The fix: On Google, use location-specific keywords every time. Not just “plumber” but “emergency plumber in Leeds” or “plumber near me [postcode].” Add negative keywords to exclude searches from outside your service area — “online,” “video,” “virtual,” and city names you don’t serve. On Amazon, avoid generic product keywords until you have at least 50 reviews. Instead, bid on long-tail phrases like “hypoallergenic dog shampoo for sensitive skin” or “organic coffee beans for espresso machine.” These have lower search volume but convert at 2x to 3x the rate of generic terms. A specific keyword that costs $0.80 per click but converts at 8% is far better than a broad one at $3.00 per click converting at 1.5%.
Mistake #3: Using the Same Ad Copy for Both Platforms
Local business owners often copy their Google text ad into Amazon’s sponsored ads. This fails because the buyer’s mindset is fundamentally different. On Google, the searcher wants to solve a problem — they respond to urgency, trust signals, and specific offers (“Free consultation,” “Book now,” “Same-day service”). On Amazon, the searcher wants confidence in the product — they need social proof, details, and clarity on what’s inside the box.
The fix: Write separate copy for each platform. For Google, lead with the benefit and a clear call to action: “Need a plumber in Manchester? Fast response. Fixed-price quotes. Book online in 60 seconds.” For Amazon, lead with the product name and key differentiator: “Natural Dog Shampoo – Oatmeal & Aloe – Soothes Itchy Skin – 16 oz – Made in USA.” Include bullet points on Amazon that mirror what your best reviews say. A data-driven tip: run your five highest-rated Amazon reviews through a word cloud tool. The most common phrases (“gentle,” “no tears,” “works fast”) should appear in your ad copy and product title. On Google, run your five best testimonials through the same tool. “Reliable,” “on time,” “professional” — those go in your ad extensions.

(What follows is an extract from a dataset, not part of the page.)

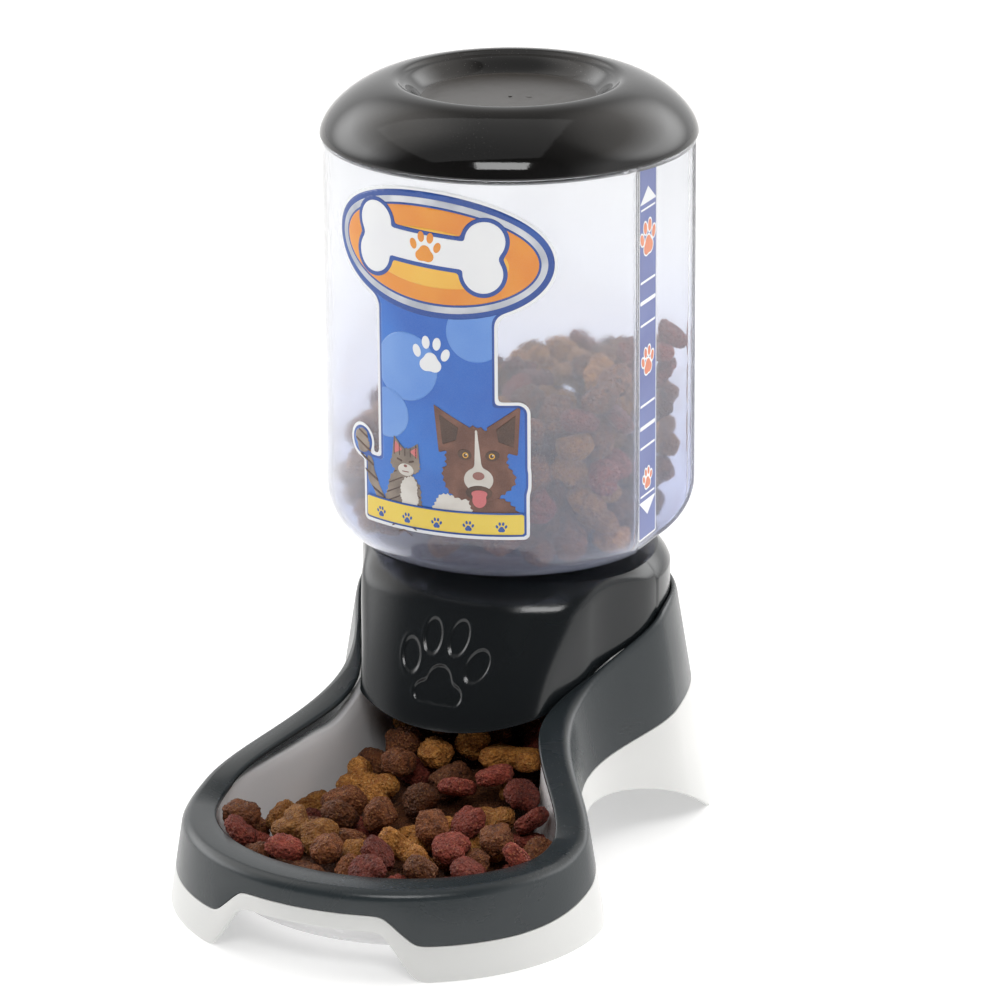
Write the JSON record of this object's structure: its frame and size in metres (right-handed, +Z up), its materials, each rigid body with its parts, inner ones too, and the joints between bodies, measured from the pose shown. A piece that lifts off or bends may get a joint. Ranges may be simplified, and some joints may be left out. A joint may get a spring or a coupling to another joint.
{
  "type": "gravity pet feeder",
  "caption": "Free-standing gravity pet feeder: a lidded clear container drops dry food through a hooded tower into an open bowl.",
  "frame": {"origin": "on the floor, in the middle of the object's box", "axes": "+Z up, +Y towards the back, +X to the right of someone facing the bowl"},
  "size_m": [0.191, 0.294, 0.3291],
  "materials": {
    "white_plastic": "white moulded plastic, satin gloss",
    "dark_plastic": "charcoal blue-grey moulded plastic, satin gloss",
    "lid_plastic": "black moulded plastic, high gloss",
    "clear_plastic": "clear blow-moulded plastic, slightly hazy",
    "label": "printed film sticker",
    "strip": "printed film strip",
    "soft_seal": "pale silicone",
    "foot_rubber": "dark rubber",
    "screw_steel": "zinc-plated"
  },
  "bodies": {
    "base": {"base_skirt": "white_plastic", "foot_pads": "foot_rubber", "bowl_tray": "white_plastic", "rim_shell": "dark_plastic", "shell_screws": "screw_steel", "hood": "dark_plastic", "hood_screws": "screw_steel"},
    "container": {"container": "clear_plastic", "front_label": "label", "level_strip": "strip"},
    "lid": {"lid": "lid_plastic", "lid_seal": "soft_seal"}
  },
  "joints": [
    {"name": "container_lift", "type": "slide", "parent": "base", "child": "container", "axis": [0, 0, 1], "range_m": [0, 0.08]},
    {"name": "lid_lift", "type": "slide", "parent": "container", "child": "lid", "axis": [0, 0, 1], "range_m": [0, 0.06]}
  ]
}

Mistake #4: Not Adjusting for Platform-Specific Timing and Seasonality
A pet groomer in Canada runs Google Ads consistently every month of the year but wonders why their cost-per-click doubles in December. A coffee roaster in the US runs Amazon Ads every day in January with the same bid, then misses the huge Christmas spike. Each platform has predictable patterns that local businesses ignore at their own expense.

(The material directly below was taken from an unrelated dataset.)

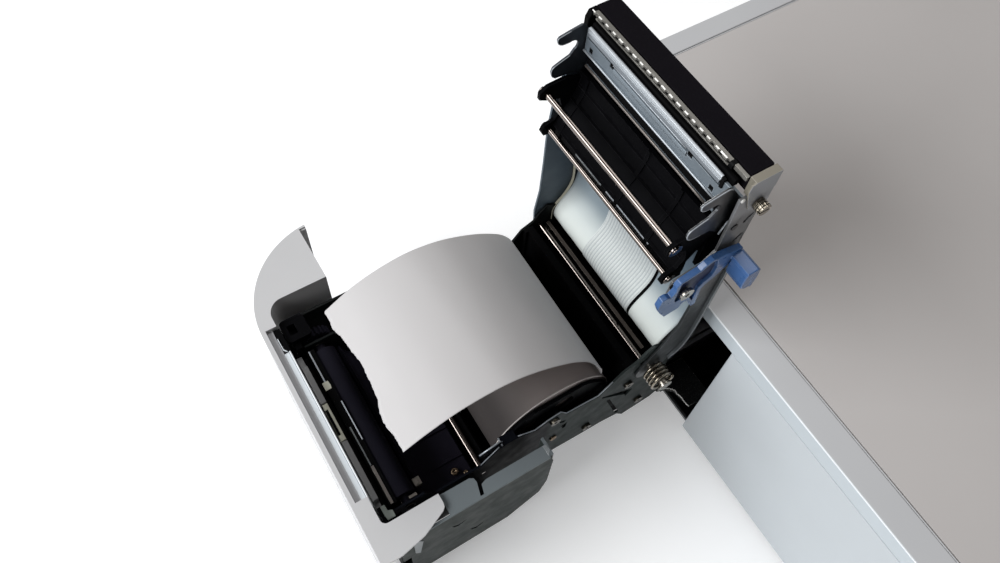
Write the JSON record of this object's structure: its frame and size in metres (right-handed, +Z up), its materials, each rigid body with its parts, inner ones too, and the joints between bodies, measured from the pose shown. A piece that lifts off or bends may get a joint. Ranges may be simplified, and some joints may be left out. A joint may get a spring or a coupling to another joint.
{
  "type": "ticket register",
  "caption": "Counter register housing with a pull-out ticket printer drawer, its hinged cover swung up over a paper roll, with platen, guide rods, print head and release lever.",
  "frame": {"origin": "centre of the bottom of the whole object's box, on the counter", "axes": "+X to the right seen from the front, +Y to the rear, +Z up; the drawer opens along -Y"},
  "size_m": [0.33, 0.4944, 0.2315],
  "materials": {
    "dark_steel": "matt",
    "white_shell": "satin",
    "lid_white": "fine texture",
    "black_sheet": "matt",
    "rubber_black": "matt",
    "bright_steel": "polished",
    "circuit_board": "satin",
    "brass_standoff": "satin",
    "zinc_steel": "zinc plated",
    "black_plastic": "moulded",
    "fascia_grey": "fine texture",
    "insert_white": "satin",
    "grey_green_sheet": "satin",
    "dark_grey_plastic": "matt",
    "cream_plastic": "satin",
    "gear_plastic": "satin",
    "paper": "coated paper",
    "blue_grey_sheet": "satin",
    "grey_steel_sheet": "satin",
    "dark_blue_sheet": "satin",
    "gloss_black": "satin",
    "warm_steel": "satin",
    "lever_blue": "satin",
    "satin_steel": "satin",
    "flex_white": "smooth"
  },
  "bodies": {
    "housing": {"base_plate": "dark_steel", "side_shell": "white_shell", "front_panel": "white_shell", "top_cover": "white_shell", "top_panel": "lid_white", "bay_liner": "black_sheet", "rubber_feet": "rubber_black", "housing_screws": "bright_steel", "main_board": "circuit_board", "board_standoffs": "brass_standoff", "power_supply": "zinc_steel", "io_sockets": "black_plastic", "slide_outer": "zinc_steel"},
    "slide_mid": {"slide_middle": "zinc_steel"},
    "drawer": {"slide_inner": "zinc_steel", "fascia": "fascia_grey", "fascia_insert": "insert_white", "tray": "grey_green_sheet", "side_plate_right": "grey_green_sheet", "side_plate_left": "grey_green_sheet", "bucket": "black_plastic", "front_guide": "black_plastic", "front_frame": "black_plastic", "exit_segments": "dark_grey_plastic", "paper_sensor": "cream_plastic", "fixed_blade": "bright_steel", "end_blocks": "black_plastic", "rear_guide": "black_plastic", "rear_link": "black_plastic", "roll_guides": "black_plastic", "feed_motor": "zinc_steel", "hinge_pins": "bright_steel", "platen_bushes": "brass_standoff", "hinge_spring": "bright_steel", "module_screws": "bright_steel", "paper_leader": "paper", "flex_cable": "flex_white"},
    "pinion": {"motor_pinion": "brass_standoff"},
    "idler": {"idler_gear": "gear_plastic"},
    "platen": {"platen_roller": "rubber_black"},
    "front_roller": {"front_shaft": "bright_steel"},
    "rear_roller": {"rear_shaft": "bright_steel"},
    "roll": {"paper_roll": "paper"},
    "cover": {"cover_back": "blue_grey_sheet", "cover_plate_right": "grey_steel_sheet", "cover_plate_left": "dark_blue_sheet", "guide_moulding": "black_plastic", "print_head": "blue_grey_sheet", "head_springs": "bright_steel", "cutter_motor": "zinc_steel", "tear_bar": "bright_steel", "top_bar": "gloss_black", "bar_bracket": "warm_steel", "lever_screw": "bright_steel"},
    "rod_a": {"upper_rod": "bright_steel"},
    "rod_b": {"lower_rod": "bright_steel"},
    "blade": {"cutter_blade": "bright_steel"},
    "screw_knob": {"thumbscrew": "warm_steel"},
    "lever": {"release_lever": "lever_blue"},
    "latch": {"latch_frame": "satin_steel"}
  },
  "joints": [
    {"name": "drawer_slide", "type": "slide", "parent": "housing", "child": "drawer", "axis": [0, 1, 0], "range_m": [0, 0.009]},
    {"name": "slide_follow", "type": "slide", "parent": "housing", "child": "slide_mid", "axis": [0, 1, 0], "range_m": [0, 0.0045]},
    {"name": "cover_hinge", "type": "hinge", "parent": "drawer", "child": "cover", "pos_m": [-0.0604, -0.09115, 0.084], "axis": [1, 0, 0], "range_deg": [0, 90], "deforming": ["hinge_spring", "paper_leader", "flex_cable"]},
    {"name": "platen_spin", "type": "hinge", "parent": "drawer", "child": "platen", "pos_m": [-0.0604, -0.22465, 0.0785], "axis": [1, 0, 0], "continuous": true},
    {"name": "idler_spin", "type": "hinge", "parent": "drawer", "child": "idler", "pos_m": [-0.0604, -0.21465, 0.0621], "axis": [1, 0, 0], "continuous": true},
    {"name": "pinion_spin", "type": "hinge", "parent": "drawer", "child": "pinion", "pos_m": [-0.0604, -0.20865, 0.0464], "axis": [1, 0, 0], "continuous": true},
    {"name": "front_roller_spin", "type": "hinge", "parent": "drawer", "child": "front_roller", "pos_m": [-0.0604, -0.18515, 0.062], "axis": [1, 0, 0], "continuous": true},
    {"name": "rear_roller_spin", "type": "hinge", "parent": "drawer", "child": "rear_roller", "pos_m": [-0.0604, -0.09715, 0.0928], "axis": [1, 0, 0], "continuous": true},
    {"name": "roll_spin", "type": "hinge", "parent": "drawer", "child": "roll", "pos_m": [-0.0604, -0.14215, 0.0656], "axis": [1, 0, 0], "continuous": true},
    {"name": "upper_rod_spin", "type": "hinge", "parent": "cover", "child": "rod_a", "pos_m": [-0.0604, -0.10615, 0.1992], "axis": [1, 0, 0], "continuous": true},
    {"name": "lower_rod_spin", "type": "hinge", "parent": "cover", "child": "rod_b", "pos_m": [-0.0604, -0.10275, 0.1756], "axis": [1, 0, 0], "continuous": true},
    {"name": "blade_slide", "type": "slide", "parent": "cover", "child": "blade", "axis": [0, 0, 1], "range_m": [-0.003, 0]},
    {"name": "thumbscrew_turn", "type": "hinge", "parent": "cover", "child": "screw_knob", "pos_m": [-0.0604, -0.07825, 0.2168], "axis": [1, 0, 0], "continuous": true},
    {"name": "lever_pivot", "type": "hinge", "parent": "cover", "child": "lever", "pos_m": [-0.0604, -0.09985, 0.1738], "axis": [1, 0, 0], "range_deg": [0, 10], "stiffness_Nm_per_rad": 0.02, "springref_deg": -20.05},
    {"name": "latch_pivot", "type": "hinge", "parent": "cover", "child": "latch", "pos_m": [-0.0604, -0.08265, 0.2023], "axis": [1, 0, 0], "range_deg": [0, 4.5]}
  ],
  "couplings": [
    {"joint": "slide_follow", "follows": "drawer_slide", "ratio": 0.5},
    {"joint": "idler_spin", "follows": "platen_spin", "ratio": -0.6},
    {"joint": "pinion_spin", "follows": "platen_spin", "ratio": 1.5},
    {"joint": "latch_pivot", "follows": "lever_pivot", "ratio": 0.45}
  ]
}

The fix: Map your budget to the platform’s natural rhythm. On Google Ads for local services, clicks are cheapest Tuesday through Thursday (often 20–30% lower cost-per-click than Monday or Friday). Saturdays and Sundays can see high volume for last-minute services but often have lower conversion rates — people are browsing, not booking. Shift 70% of your weekly budget to Tuesday–Thursday, and reduce Saturday–Sunday spend by half unless you track strong weekend conversions. On Amazon, the revenue curve is brutal: Q4 (October–December) generates 40–50% of annual sales for many product-based local businesses, and costs per click rise proportionally. If you sell coffee beans or pet shampoo, increase your Amazon budget by 50–100% starting mid-September, and reduce it by 30% in January and February when demand drops. A data point: one of our clients, a local honey producer in the UK, spends £600 per month on Amazon Ads from April to September and just £200 per month from October to March. Their annual ROAS actually improves because they don’t waste money when searches are low.
Mistake #5: Forgetting to Track Offline Conversions
This is the silent killer. A hair salon spends $800 on Google Ads in March, gets 50 clicks, but only 2 online bookings. The owner panics, turns off the ads, and concludes Google doesn’t work. What they missed: 8 people called the number from the ad, and 5 walked in directly after seeing the ad on Google Maps. None of those conversions appeared in the ad dashboard.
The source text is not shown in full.